Musgrave’s verdict: “He’s built like a rugby player and has a bearlike demeanor, which means that, in minutes, anything you put on him looks untidy. He’d probably be much happier dressing like a geography professor in cords and a tweed jacket.”
David Cameron, 43
Conservative party leader
Typical look: Cameron’s work uniform consists of a white shirt, a blue tie and a smart made-to-measure suit, often from Savile Row tailor Richard James — although he also wears off-the-peg suits. Dressed down, or in a suit, Cameron is arguably more stylish than his counterparts thanks to his arty wife, Samantha, the creative director of luxury leather goods firm Smythson, whom he claims chooses his clothes. “She just sort of locks me in the dressing room and feeds bits of clothing under the door. I’ve never actually seen the inside of a shop,” he said in an interview on the British radio station Absolute Radio. Whether this is true — or the dark forces of a spin doctor at work — Cameron’s “I’m one of the lads” rhetoric seems to appeal both to male and female voters. He has, in the past, made it to British GQ’s best-dressed list. Cameron is keen to distance himself from his privileged upbringing and education at Eton and Oxford. At his sister’s wedding last weekend, he shunned a morning suit for fear, commentators said, of looking too posh, and is loathe to don black tie for formal parties and events for the same reason.
Favorite tie color: Blue, the Conservative’s shade, and sometimes purple.
Shirt style: Unlike the other party leaders, he’s often pictured in the British press tieless, with his top shirt button undone and sleeves rolled back to the elbow.
Where he shops: Richard James. The new-generation Savile Row tailor says Cameron has purchased suits, shirts and ties. He also favors Velcro Converse sneakers, waxed hunting jackets and Longchamp totes in his downtime.
Musgrave’s verdict: “I think of all the candidates, he’s the one who’s most repressing an interest in fashion. He does, however, look comfortable in a suit, although he might be happier without a tie.”
Nick Clegg, 43
Liberal Democrats leader
Typical look: Given his affluent, privileged and multicultural background — Clegg is the son of a Dutch mother and half-Russian father, and the husband of a smart Spanish beauty — one would think he’d have embraced some sort of fashion savvy. But it was not to be. The candidate, whose party is perpetually associated with the granola-crunching, beard-wearing and Birkenstock-loving crowd, instead favors a decidedly anonymous, neutral palette. By day, his uniform consists of dark two-button, single-breasted suits and, on the weekends, he relies on utterly forgettable shades of brown, stone and denim. Overall, his attire does little for his wishy-washy complexion and his mousy brown hair with its unfortunate middle parting, circa 1985. It’s clear that his wife, Miriam Gonzalez Durantez, with her ready smile, film-star jaw line, and dark, glossy hair has all the looks and style in the family.

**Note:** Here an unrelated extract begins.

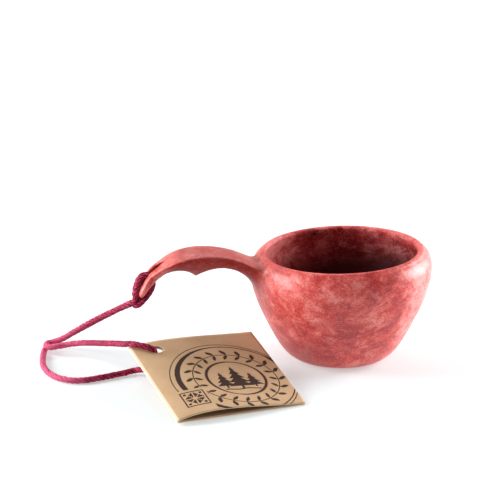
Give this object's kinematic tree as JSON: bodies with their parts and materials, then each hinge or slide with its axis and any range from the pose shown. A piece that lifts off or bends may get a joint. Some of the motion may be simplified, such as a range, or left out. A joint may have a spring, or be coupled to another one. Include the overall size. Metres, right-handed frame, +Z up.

Favorite tie color: Yellow, preferably from Marks & Spencer. It matches his party’s official stripe, but does nothing for this Englishman’s pale skin.
Shirt style: White or blue, often with a narrow-spread collar.
Where he shops: For a candidate who bills himself as an environmentally aware man of the people, he’s chosen a solid and respectable high street brand. Jaeger confirmed Clegg buys his jackets and trousers off-the-peg from its Regent Street flagship. Jackets cost about 250 pounds, or $380 at current exchange, while the price tag on the trousers is roughly 125 pounds, or $190.
Musgrave’s verdict: “I am sure Clegg’s trousers are too long. There’s a pooling effect at the ankles, which I suspect means they haven’t been altered correctly.”